In 2011, he was awarded a Royal Academy of Engineering Distinguished Visiting Fellowship within Imperial College London.

Resistor, capacitor, inductor, and the memristor

Conceptual symmetry between the resistor, capacitor, inductor, and the memristor. (Source: Wikipedia)

Abstract:

The memristor, short for memory resistor, is the fourth fundamental circuit element. Its invention by Professor Leon Chua in 1971 explained hysteretic effects that had until then been considered random phenomena. Memristors were proposed as the right stuff for building low-power, laptop size, adaptive brain-like computers that could outperform existing supercomputers in many tasks, such as face recognition and dynamic associative memory. Recent advances in nanotechnology are capable of taking memristors to the next level where they can replicate the complexities of the brain.

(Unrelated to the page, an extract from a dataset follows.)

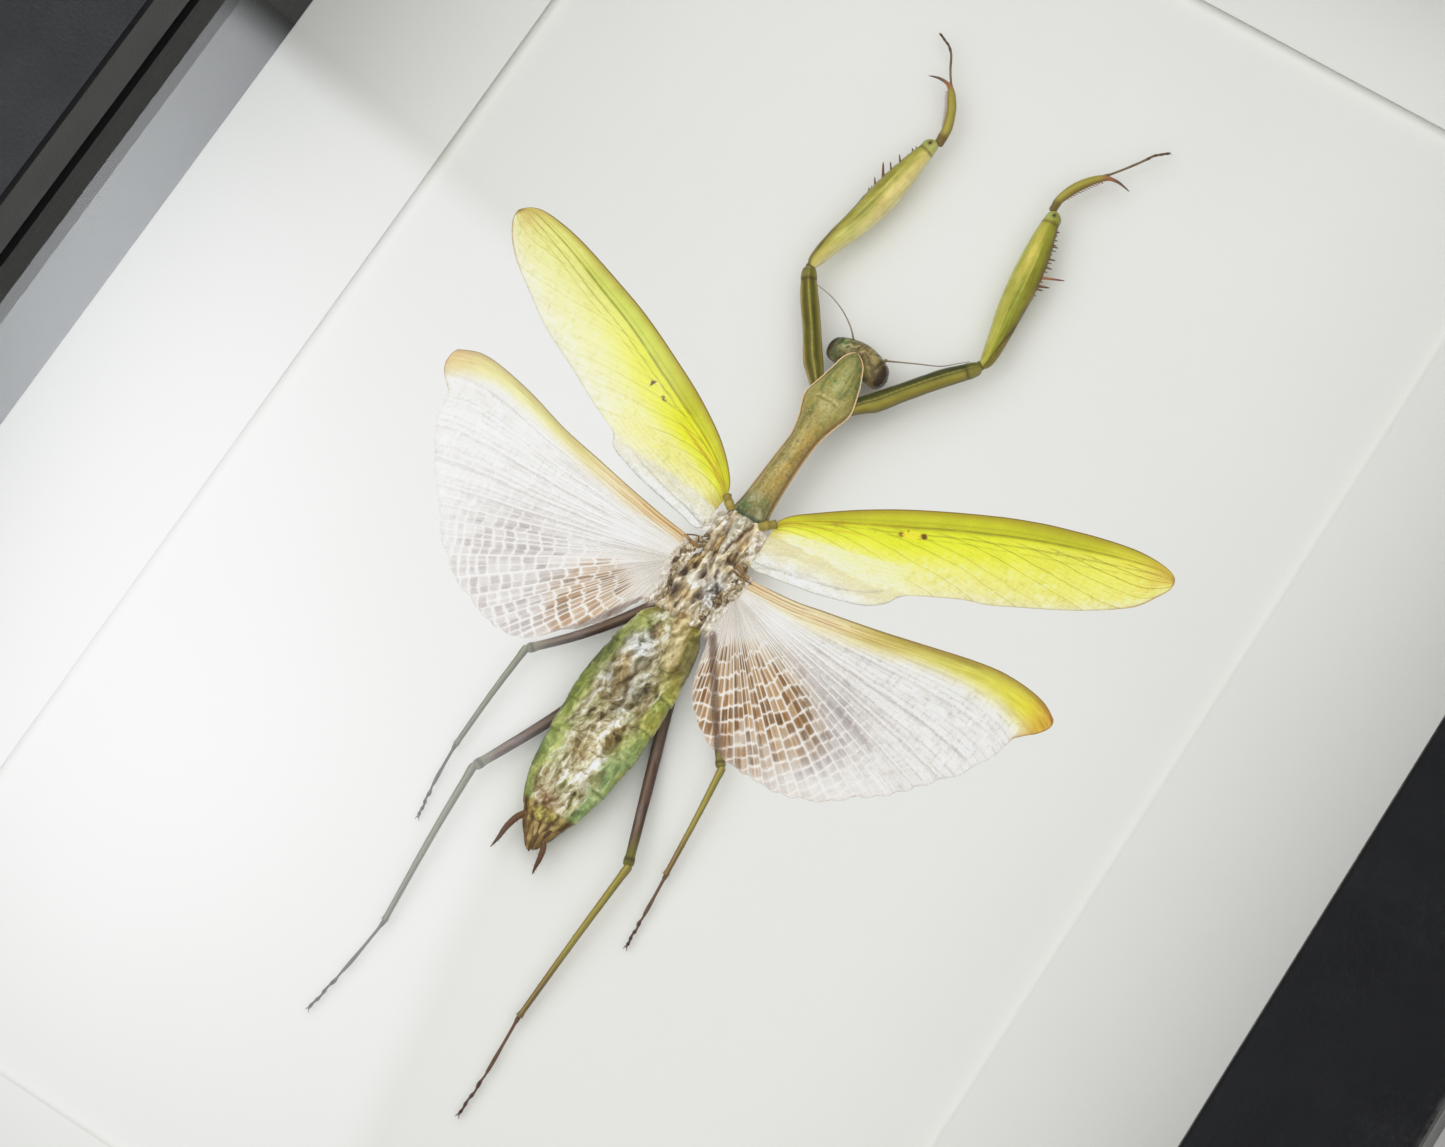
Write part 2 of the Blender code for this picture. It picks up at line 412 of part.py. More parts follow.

The memristor behaves like a pipe whose diameter varies according to the amount and direction of charge passing through it. If the flow charge is stopped, the pipe’s diameter stays the same until it is switched on again, remembering the amount of current that has passed through it.

In this special lecture, Prof. Chua introduces the memristor and explains the theory behind it as well as the future ahead of it.